The work which finally secured the position of George Stephenson and of his dearly loved locomotive was the Stockton and Darlington railway. Like all the other early railways, it was originally projected simply as a mineral line. Darlington lies in the centre of a rich inland mining district; but the impossibility of getting the coal carried to the sea by cart or donkey, long prevented the opening up of its immense natural wealth. At last, as early as 1817, Edward Pease and a few other enterprising Darlington Quakers determined to build a line of railway from the mining region to Stockton, on the river Tees, where the coal could be loaded into sea-going ships. It was a very long line, compared to any railway that had yet been constructed; but it was still only to be worked by horse-power—to be, in fact, what we now call a tramway, rather than a railway in the modern sense. However, while the plan was still undecided, George Stephenson, who had heard about the proposed scheme, went over to Darlington one day, and boldly asked to see Mr. Pease. The good Quaker received him kindly, and listened to his arguments in favour of the locomotive. “Come over to Killingworth some day and see my engine at work,” said Stephenson, confidently; “and if you do you will never think of horses again.” Mr. Pease, with Quaker caution, came and looked. George put the engine through its paces, and showed off its marvellous capabilities to such good effect that Edward Pease was immediately converted. Henceforth, he became a decided advocate of locomotives, and greatly aided by his wealth and influence in securing their final triumph.
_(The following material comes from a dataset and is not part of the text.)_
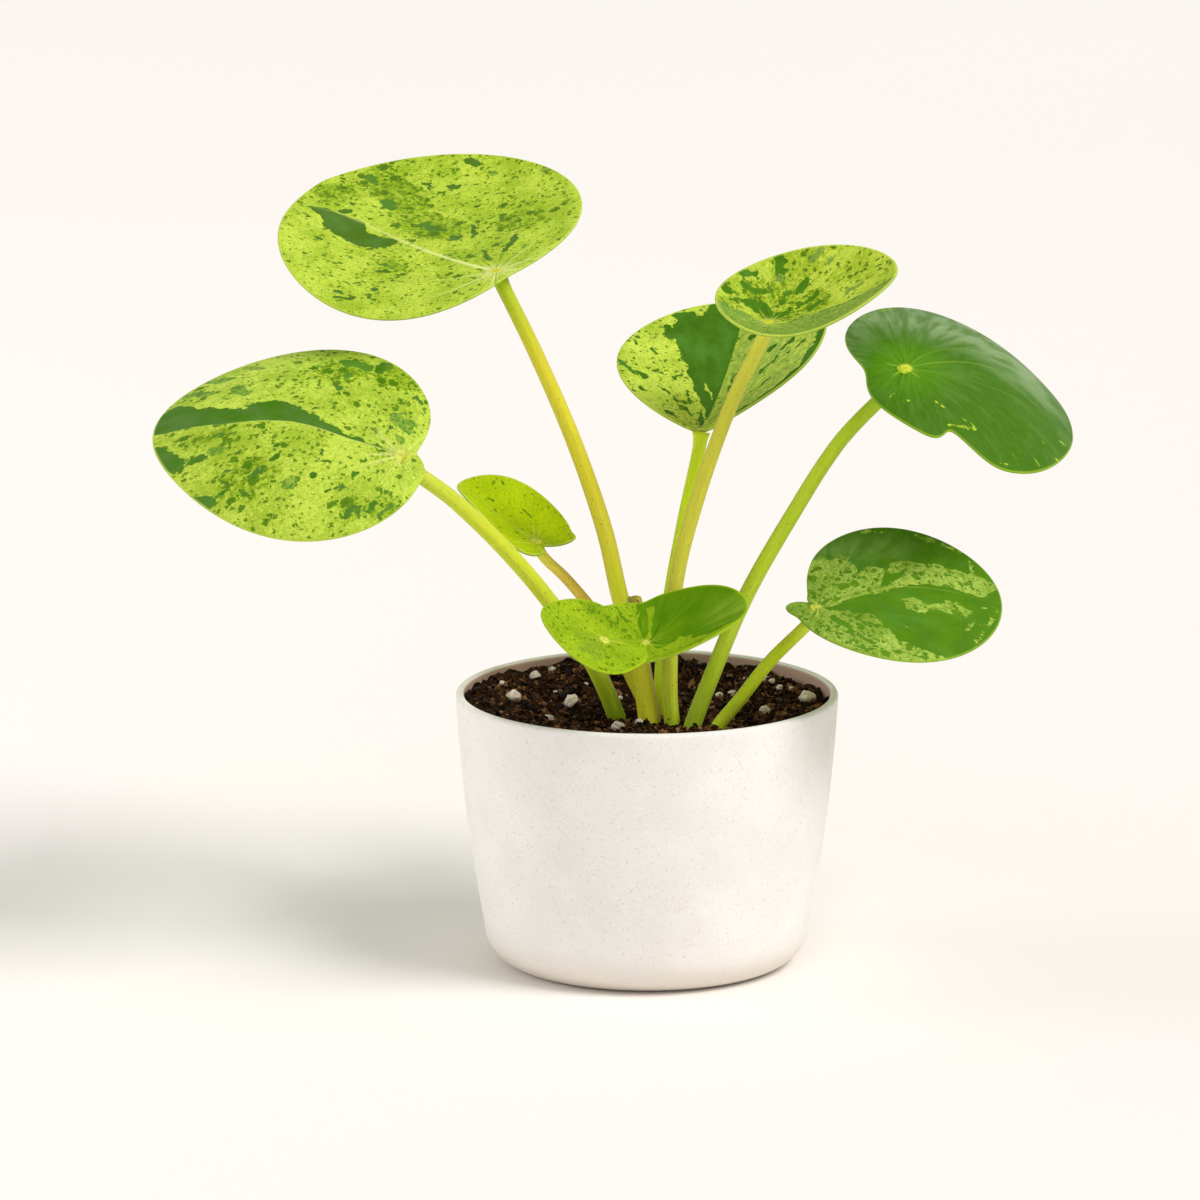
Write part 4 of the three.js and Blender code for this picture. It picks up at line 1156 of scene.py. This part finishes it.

Not only that, but Mr. Pease also aided Stephenson in carrying out a design which George had long had upon his mind—the establishment of a regular locomotive factory, where the work of engine-making for this particular purpose might be carried on with all the necessary finish and accuracy. George himself put into the concern his precious 1000 pounds, not one penny of which he had yet touched; while Pease and a friend advanced as much between them. A factory was forthwith started at Newcastle on a small scale, and the hardworking engine-wright found himself now fully advanced to the commercial dignity of Stephenson and Co. With the gradual growth of railways, that humble Newcastle factory grew gradually into one of the largest and wealthiest manufacturing establishments in all England.
Meanwhile, Stephenson was eagerly pushing on the survey of the Stockton and Darlington railway, all the more gladly now that he knew it was to be worked by means of his own adopted child, the beloved locomotive. He worked at his line early and late; he took the sights with the spirit-level with his own eye; he was determined to make it a model railway. It was a long and heavy work, for railway surveying was then a new art, and the appliances were all fresh and experimental; but in the end, Stephenson brought it to a happy conclusion, and struck at once the death-blow of the old road-travelling system. The line was opened successfully in 1825, and the engine started off on the inaugural ceremony with a magnificent train of thirty-eight vehicles. “Such was its velocity,” says a newspaper of the day, “that in some parts the speed was frequently twelve miles an hour.”